Les leçons ne se prennent pas qu’au Dojo ou bien le Dojo, c’est aussi les livres, la musique, l’espace sacré des musées mais encore, le cheval ignoré au fond du pré, attentif à notre distraction, la main sans le pinceau, le peintre agenouillé devant l’arbre.

Que croyez-vous? Que l’on y arrive ? Qu’à l’enfant sage et truqueur, le bon maître donnera, pour finir, la jolie récompense?

Ah, comme nous la serrons sur notre absence de centre, cette ceinture noire, en ignorant encore, que, passée au fil du temps, délavée par nos corps pleins de larmes, elle reviendra, si nous avons de la chance, à sa blancheur initiale, celle du débutant, vous savez, celui qui avait honte tandis qu’il confondait ses pieds avec ses mains mais qui avait tellement soif d’apprendre.

Pourtant, quelle chance nous avons, livrés au destin bien funeste, d’avoir rencontré sans savoir que nous la cherchions, une voie possible, un passage vers l’ouvert, un chemin de connaissance, une montagne enfin impossible à gravir, qui nous élèvera.

Je regarde, depuis bien longtemps désormais, nos gestes, nos élans, nos curieuses étreintes.

Et je m’interroge.

Qu’essayons nous de nous dire quand les mots semblent ne plus suffire ?
Que se disent les boxeurs dans leur tragique explication? Quel est le secret échangé par ces couples dans l’abrazo du Tango? Que contient l’échange un peu feutré de l’Aïkido?
Comme toujours, il faut prendre de la distance, cesser un peu de participer à l’empoignade générale, contempler dans un certain éloignement, l’ensemble du mouvement.
Voir les corps, quittant le bavardage de leur gesticulation, tenter de se discipliner et de mettre au jour les signes qu’ils contiennent.

Il en faut de la discipline et du travail acharné pour extirper de notre confusion, du mensonge efficace, un semblant d’alignement avec les forces qui nous traversent.

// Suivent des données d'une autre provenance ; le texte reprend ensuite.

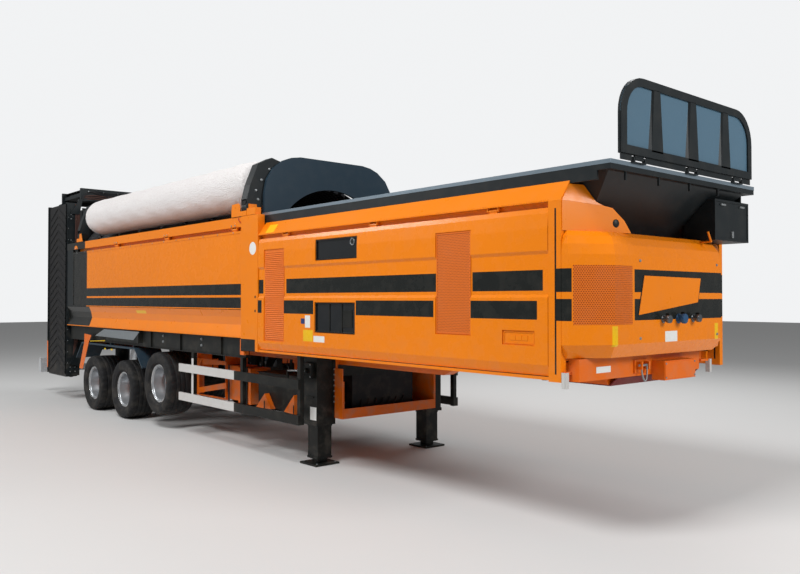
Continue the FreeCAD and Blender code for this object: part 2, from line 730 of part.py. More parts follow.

On nous prie encore une fois de débarrasser le plancher, de ne pas encombrer inutilement le tatami, d’être là pour de bon.

Ça ne va pas de soi. N’est ce pas?

Il se peut, à force d’une longue pratique, que nous finissions par comprendre.

De but, il n’ y en a pas!

Comme disait le vieux maître un peu las devant les espoirs insensés de ses disciples,
le but de la pratique, c’est la pratique. Et il priait pour qu’elle soit bonne.

Mais alors, à quoi bon? Pourquoi ces rituels, ces fatigues, ces pathétiques victoires,
ces piètres résultats ? Puisque nous voilà, au bout du compte, à peu près égaux à nous mêmes, pas vraiment changés malgré notre application vertueuse, nos humbles agenouillements, le soin maniaque pour nos kimonos un peu crasseux et l’élégance
usurpée au hakama bleu nuit?

Nous n’avons pas voulu voir ce qui pourtant et partout était dit et affichait la couleur: le blanc de l’ignorance, l’obscurité bleutée de notre nuit, cette valse que nous peinons à apprendre, le sens de son tourbillon.

C’est cela, rien que cela, tout cela.

Oui,
Bien placer ses appuis, prendre garde à sa posture, laisser passer dans nos articulations un peu du grand souffle qui anime toute chose.

Être vertical, devenir une lame.

Pourquoi ?

Mais pour enfin déchirer le voile de notre propre nuit et comprendre :

Nous sommes la question posée à l’univers à jamais prostré dans son violent silence.

Nos corps pris dans le combat, la danse, le grand mouvement que font les hommes quand ils ont la sagesse de se détourner de l’endormissement routinier ou de la réponse bête et sanglante du meurtre, nos corps donc, se rapprochent et murmurent, se disent leur tourment.
Et se rapprochant dans leurs danses d’amour et de guerre, ils produisent parfois, beauté et grâce.

Voilà l’aboutissement!

Ils parlent.

Nous n’entendons pas bien, nous faisons la sourde oreille.

Le message est clair pourtant : nous sommes porteurs de notre propre nuit. C’est nous qui produisons un noir si profond qu’il éteint le soleil.

C’est une prémonition et nous devons nous préparer.

Un jour viendra le véritable adversaire, le vrai porteur du sabre. Il sera devant nous comme il l’a toujours été. Visible enfin. Déterminé, calme, la garde basse, son visage pris dans l’ombre, légèrement détourné.

Nous saurons alors que, malgré toute notre science du combat, le savoir faire accumulé, l’habileté acquise à esquiver toujours ce qui depuis toujours nous fait face, nous ne saurons éviter ce coup là.

Le sabre s’abattra, blanc, noir, aveuglant,
Comme l’éclair déchirant une nuit.


                          Heddy Maalem

 (Chorégraphe – Réalisateur –   Professeur d’Aïkido dans                               une autre vie.)